DATASET EXCERPT —

-- start --

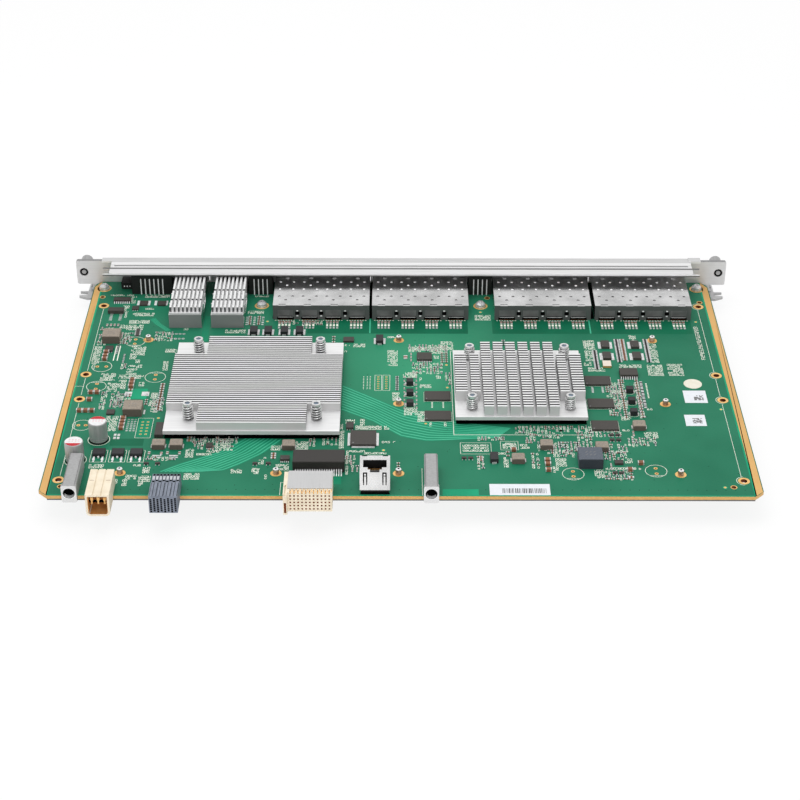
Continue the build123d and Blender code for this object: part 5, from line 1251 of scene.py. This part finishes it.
def add_floor():
    """A pale floor that keeps the card's soft shadow and shows white round it."""
    material = bpy.data.materials.new("floor")
    tree = Tree(material)
    cloud = tree.node("ShaderNodeTexNoise", {"Scale": 3.0}).outputs["Fac"]
    colour = tree.ramp(cloud, (0.90, 0.90, 0.90, 1.0), (0.92, 0.92, 0.92, 1.0), 0.0, 1.0)
    shader = tree.tree.nodes["Principled BSDF"]
    tree.feed(shader, {"Base Color": colour, "Roughness": 0.8})
    glow = tree.node("ShaderNodeEmission", {"Strength": 1.0}).outputs["Emission"]
    share = tree.maths("MULTIPLY", tree.camera_ray(), 0.86)
    mixed = tree.node("ShaderNodeMixShader", {"Fac": share, 1: shader.outputs["BSDF"], 2: glow})
    tree.feed(tree.tree.nodes["Material Output"], {"Surface": mixed.outputs["Shader"]})
    reach = 6.0
    corners = [(-reach, -reach, 0.0), (reach, -reach, 0.0), (reach, reach, 0.0), (-reach, reach, 0.0)]
    mesh = bpy.data.meshes.new("floor")
    mesh.from_pydata(corners, [], [(0, 1, 2, 3)])
    mesh.materials.append(material)
    floor = bpy.data.objects.new("floor", mesh)
    bpy.context.scene.collection.objects.link(floor)


def add_world():
    """White to the eye; for the metal, a bright wall behind the panel and a dimmer room in front."""
    world = bpy.data.worlds.new("world")
    bpy.context.scene.world = world
    tree = Tree(world)
    depth = tree.part(tree.node("ShaderNodeTexCoord").outputs["Generated"], "Y")
    share = tree.maths("MULTIPLY_ADD", depth, 0.5, 0.5)
    light = tree.ramp(share, (0.42, 0.42, 0.43, 1.0), (0.95, 0.95, 0.95, 1.0), 0.15, 0.75)
    colour = tree.mix(tree.camera_ray(), light, (1.0, 1.0, 1.0, 1.0))
    tree.feed(tree.tree.nodes["Background"], {"Color": colour, "Strength": 1.0})


def add_lamp(name, spot, target, size, power):
    """A soft rectangular lamp at a spot, aimed at a target, in metres."""
    data = bpy.data.lights.new(name, "AREA")
    data.shape = "RECTANGLE"
    data.size, data.size_y = size
    data.energy = power
    lamp = bpy.data.objects.new(name, data)
    lamp.location = spot
    lamp.rotation_euler = (Vector(target) - Vector(spot)).to_track_quat("-Z", "Y").to_euler()
    bpy.context.scene.collection.objects.link(lamp)


def main():
    add_camera()
    add_floor()
    add_world()
    add_lamp("overhead", (-0.15, 0.15, 1.1), (0.0, 0.0, 0.0), (1.2, 0.8), 6.5)
    add_lamp("front", (0.1, -1.3, 0.55), (0.0, -0.05, 0.0), (1.2, 0.5), 7.0)
    bpy.context.scene.view_settings.view_transform = "Standard"
    make_materials()
    set_materials()
    make_batches()
    for add_detail in (
        board_ground, board_holes, board_print, board_pads, pad_rows, small_parts, package_detail, labels,
        dress_cages, dress_power, dress_signal, dress_grid, dress_jack, dress_guides, dress_screws,
        dress_cans, dress_blocks,
    ):
        add_detail()
    for batch in parts.values():
        batch.finish()
    dress_springs()


main()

-- end --

PROBLEM DETAILS —
Your task is to repeat the data exactly, with nothing left out.

PROBLEM SOLUTION —
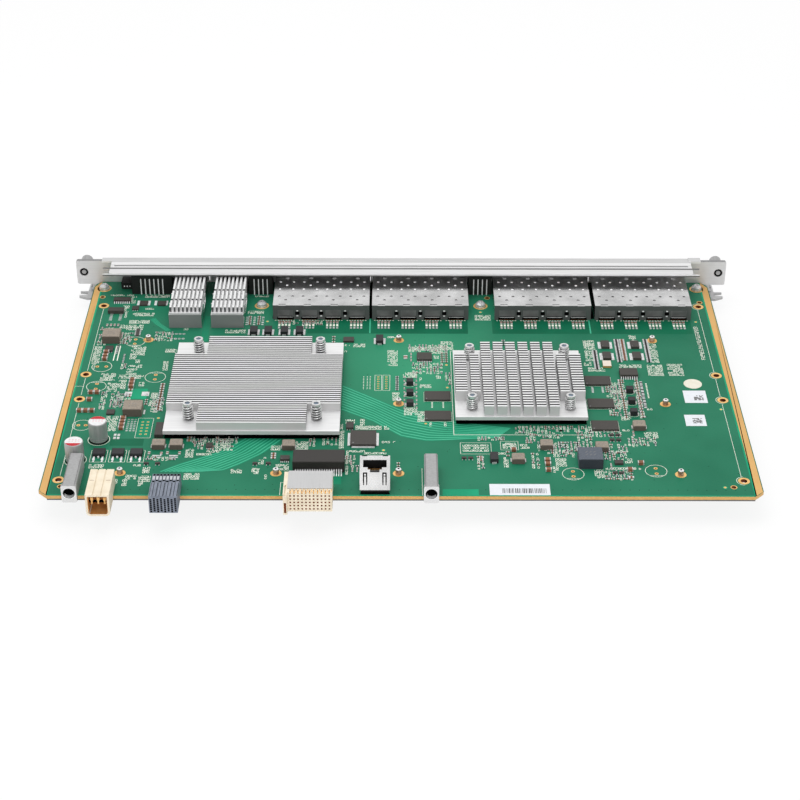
Continue the build123d and Blender code for this object: part 5, from line 1251 of scene.py. This part finishes it.
def add_floor():
    """A pale floor that keeps the card's soft shadow and shows white round it."""
    material = bpy.data.materials.new("floor")
    tree = Tree(material)
    cloud = tree.node("ShaderNodeTexNoise", {"Scale": 3.0}).outputs["Fac"]
    colour = tree.ramp(cloud, (0.90, 0.90, 0.90, 1.0), (0.92, 0.92, 0.92, 1.0), 0.0, 1.0)
    shader = tree.tree.nodes["Principled BSDF"]
    tree.feed(shader, {"Base Color": colour, "Roughness": 0.8})
    glow = tree.node("ShaderNodeEmission", {"Strength": 1.0}).outputs["Emission"]
    share = tree.maths("MULTIPLY", tree.camera_ray(), 0.86)
    mixed = tree.node("ShaderNodeMixShader", {"Fac": share, 1: shader.outputs["BSDF"], 2: glow})
    tree.feed(tree.tree.nodes["Material Output"], {"Surface": mixed.outputs["Shader"]})
    reach = 6.0
    corners = [(-reach, -reach, 0.0), (reach, -reach, 0.0), (reach, reach, 0.0), (-reach, reach, 0.0)]
    mesh = bpy.data.meshes.new("floor")
    mesh.from_pydata(corners, [], [(0, 1, 2, 3)])
    mesh.materials.append(material)
    floor = bpy.data.objects.new("floor", mesh)
    bpy.context.scene.collection.objects.link(floor)


def add_world():
    """White to the eye; for the metal, a bright wall behind the panel and a dimmer room in front."""
    world = bpy.data.worlds.new("world")
    bpy.context.scene.world = world
    tree = Tree(world)
    depth = tree.part(tree.node("ShaderNodeTexCoord").outputs["Generated"], "Y")
    share = tree.maths("MULTIPLY_ADD", depth, 0.5, 0.5)
    light = tree.ramp(share, (0.42, 0.42, 0.43, 1.0), (0.95, 0.95, 0.95, 1.0), 0.15, 0.75)
    colour = tree.mix(tree.camera_ray(), light, (1.0, 1.0, 1.0, 1.0))
    tree.feed(tree.tree.nodes["Background"], {"Color": colour, "Strength": 1.0})


def add_lamp(name, spot, target, size, power):
    """A soft rectangular lamp at a spot, aimed at a target, in metres."""
    data = bpy.data.lights.new(name, "AREA")
    data.shape = "RECTANGLE"
    data.size, data.size_y = size
    data.energy = power
    lamp = bpy.data.objects.new(name, data)
    lamp.location = spot
    lamp.rotation_euler = (Vector(target) - Vector(spot)).to_track_quat("-Z", "Y").to_euler()
    bpy.context.scene.collection.objects.link(lamp)


def main():
    add_camera()
    add_floor()
    add_world()
    add_lamp("overhead", (-0.15, 0.15, 1.1), (0.0, 0.0, 0.0), (1.2, 0.8), 6.5)
    add_lamp("front", (0.1, -1.3, 0.55), (0.0, -0.05, 0.0), (1.2, 0.5), 7.0)
    bpy.context.scene.view_settings.view_transform = "Standard"
    make_materials()
    set_materials()
    make_batches()
    for add_detail in (
        board_ground, board_holes, board_print, board_pads, pad_rows, small_parts, package_detail, labels,
        dress_cages, dress_power, dress_signal, dress_grid, dress_jack, dress_guides, dress_screws,
        dress_cans, dress_blocks,
    ):
        add_detail()
    for batch in parts.values():
        batch.finish()
    dress_springs()


main()